Fazit: Ein großartiger Abend und der feste Vorsatz wiederzukommen – um für Euch die versprochenen Fotos zu machen. Und um im Oktober die Ausstellung "Gebrannte Größe - Bauten der Macht" anzusehen.

(Am 16.07.2017 gab es übrigens den „Faust“ komplett barrierefrei - insbesondere für Menschen mit Seh- und Hörbehinderung. Da muss ich noch mal genauer nachfragen.)




Donnerstag, 20. Juli 2017

Neue Wege gehen

Ich stehe mitten auf dem Holzmarkt in Tübingen, dieser entzückenden kleinen schwäbischen Universitätsstadt mit ihren fast 90.000 Einwohnern, von denen etwa ein Drittel Studierende sind. Die Stadt, deren mittelalterlicher Kern liebevoll restauriert wurde und die bekannt ist für ihren Blumenschmuck. Es sollen rund 300 Blumenkästen und 30 Blumenampeln sein, die Brücken, Geländer und Laternenmasten schmücken, jedes Jahr in wechselnden Farben. In diesem Jahr sind es die Farben Silber, Weiß, Rosa und Blau, dazu etwas Burgund. Wunderschön.



Gerade bin ich auf Empfehlung eines Freundes oben im Innenhof des Schlosses gewesen und habe auf die Stadt hinuntergesehen. Habe die großartige Aussicht genossen. Danach habe ich auf dem Scooter, den mein Freund mir geliehen hat und ohne den ich niemals in so kurzer Zeit so viel hätte sehen können, die Stadt erkundet - holpernd über Kopfsteinpflaster, das es hier in kaum zu überbietendem Ausmaß gibt. Nun schaue ich den Touristen und Einheimischen zu, wie sie auf den Stufen der Stiftskirche sitzen, wie sie in den Cafes Eis essen. Und frage mich, was ich hier eigentlich tue, über 870 Kilometer von zu Hause entfernt.

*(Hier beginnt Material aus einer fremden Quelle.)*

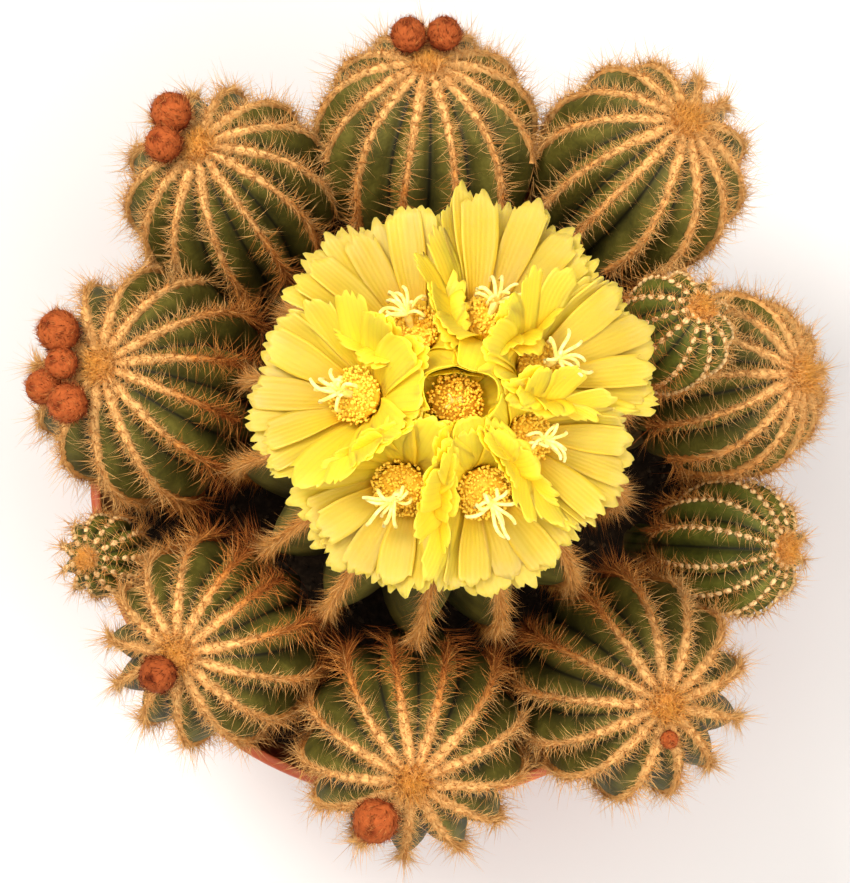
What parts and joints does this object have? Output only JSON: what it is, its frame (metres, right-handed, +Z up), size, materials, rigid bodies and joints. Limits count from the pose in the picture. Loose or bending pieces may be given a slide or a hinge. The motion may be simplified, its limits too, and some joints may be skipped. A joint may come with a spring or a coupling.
{
  "type": "potted balloon cactus",
  "caption": "Clump of ribbed globe-shaped cactus stems with golden wool and spines, a crown of yellow flowers and rust-coloured buds, growing in a round tapered terracotta-coloured pot.",
  "frame": {"origin": "centre of the pot's flat foot, on the surface that the pot stands on", "axes": "+Z up through the plant, +X to the right and +Y to the top of the picture, which looks down on the plant; -Y is the front"},
  "size_m": [0.2522, 0.2641, 0.2787],
  "materials": {
    "pot": "satin",
    "potting_mix": "matte",
    "skin": "satin",
    "young_skin": "satin",
    "golden_spines": "matte",
    "petals": "satin",
    "stamens": "matte",
    "stigma": "matte",
    "rust_wool": "matte"
  },
  "bodies": {
    "root": {"flower_1_petals": "petals", "flower_1_stamens": "stamens", "flower_1_stigma": "stigma", "flower_2_petals": "petals", "flower_2_stamens": "stamens", "flower_2_stigma": "stigma", "flower_3_petals": "petals", "flower_3_stamens": "stamens", "flower_3_stigma": "stigma", "flower_4_petals": "petals", "flower_4_stamens": "stamens", "flower_4_stigma": "stigma", "flower_5_petals": "petals", "flower_5_stamens": "stamens", "flower_5_stigma": "stigma", "flower_6_petals": "petals", "flower_6_stamens": "stamens", "flower_6_stigma": "stigma", "flower_7_petals": "petals", "flower_7_stamens": "stamens", "flower_7_stigma": "stigma", "flower_8_petals": "petals", "flower_8_stamens": "stamens", "flower_8_stigma": "stigma", "flower_tubes": "rust_wool", "mother_spines": "golden_spines", "mother_stem": "skin", "offset_10_buds": "rust_wool", "offset_10_spines": "golden_spines", "offset_10_stem": "skin", "offset_11_buds": "rust_wool", "offset_11_spines": "golden_spines", "offset_11_stem": "skin", "offset_1_buds": "rust_wool", "offset_1_spines": "golden_spines", "offset_1_stem": "skin", "offset_2_spines": "golden_spines", "offset_2_stem": "skin", "offset_3_spines": "golden_spines", "offset_3_stem": "young_skin", "offset_4_spines": "golden_spines", "offset_4_stem": "skin", "offset_5_spines": "golden_spines", "offset_5_stem": "young_skin", "offset_6_buds": "rust_wool", "offset_6_spines": "golden_spines", "offset_6_stem": "skin", "offset_7_buds": "rust_wool", "offset_7_spines": "golden_spines", "offset_7_stem": "skin", "offset_8_buds": "rust_wool", "offset_8_spines": "golden_spines", "offset_8_stem": "skin", "offset_9_spines": "golden_spines", "offset_9_stem": "young_skin", "pot": "pot", "soil": "potting_mix"}
  },
  "joints": []
}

Ich muss irgendwie verrückt sein. Warum unternehme ich immer wieder diese langen Fahrten? Wo ich doch in einem Bundesland lebe, in das viele Menschen fahren, um dort Urlaub zu machen. Wonach suche ich? Wovor laufe ich weg? Warum habe ich bisher nicht das gefunden, was andere Menschen ihre Wurzeln nennen? Warum fühle ich mich so heimatlos? Bei Volker und Iris, bei denen ich auf meiner Reise einen Zwischenstopp einlegte, scheint mir genau das anders zu sein. Sie haben sich einen Traum verwirklicht und sich unweit von Heidelberg ein kleines Paradies geschaffen, ganz auf ihre Bedürfnisse zugeschnitten. Und wenn es auch nicht mein Ding wäre, in so einer Einfamiliensiedlung zu leben. Es scheint, als  hätten sie  dieses Haus zu einem festen Anker in ihrem Leben gemacht.

In der Nacht von Freitag zu Samstag hatte Volker nach den saftigen Steaks vom Metzger zu später Stunde noch einen guten pfälzischen Rotwein geöffnet und mich gefragt, was ich in meinem Leben noch erreichen wolle. Bei der Suche nach einer Antwort auf diese direkte Frage nahm das, was bisher nur eine Ahnung gewesen war, in mir klare Umrisse an. Ich spürte deutlich, dass Veränderungen, Entscheidungen für mich anstanden. Dass ich mich aufmachen musste, neue Wege - oder vielleicht alte neu - zu gehen. In jeglicher Hinsicht.

Es war an der Zeit, einen Schalter umzulegen. Und ich beschloss, sobald ich meinen Termin in Tübingen erledigt haben würde, nach Hause zu fahren und dort meine unmittelbare Umgebung zu ergründen. Herauszufinden, was für mich Heimat ist. Was mich ausmachte - mich als Frau aus dem Osten und als Frau mit Behinderung.